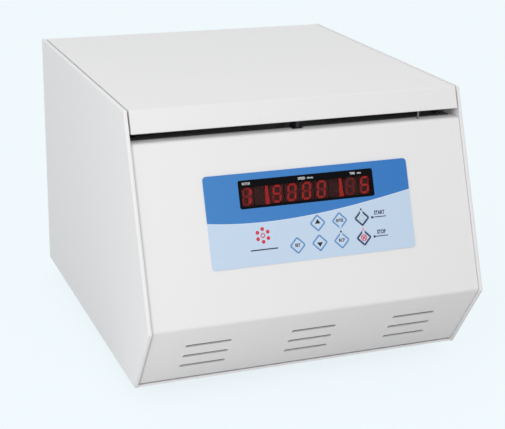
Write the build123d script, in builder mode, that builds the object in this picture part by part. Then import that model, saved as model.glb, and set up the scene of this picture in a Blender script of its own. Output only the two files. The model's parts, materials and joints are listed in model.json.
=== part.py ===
from build123d import *
import os
from math import atan2, cos, pi, radians, sin, sqrt, tan

# Benchtop centrifuge with a front-opening lid and an angle rotor.
# Millimetres. +X is to the right seen from the front, +Y to the back, +Z up.
# The origin is on the floor under the middle of the housing.

os.makedirs("parts", exist_ok=True)

# Housing
body_width = 300.0
body_depth = 370.0
body_height = 232.0
foot_height = 14.0
top_setback = 64.0
bend_height = 66.0
bottom_setback = 44.0
side_sheet = 3.0
panel_sheet = 1.5
panel_recess = 2.0
base_sheet = 2.0
base_seam = 1.3
bend_radius = 2.0
panel_bend_radius = 4.0
panel_side_gap = 0.4
edge_round = 1.4
fold_depth = 12.0
base_flange = 15.0
deck_flange = 12.0
pan_vent_inset = 32.0
pan_vent_length = 34.0
pan_vent_width = 3.0
pan_vent_pitch = 8.0
pan_vent_count = 11
rear_recess = 5.0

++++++

> **PROBLEM STATEMENT**
Give every line of the material that includes the string "parts".

> **RESULT BELOW**
Write the build123d script, in builder mode, that builds the object in this picture part by part. Then import that model, saved as model.glb, and set up the scene of this picture in a Blender script of its own. Output only the two files. The model's parts, materials and joints are listed in model.json.
os.makedirs("parts", exist_ok=True)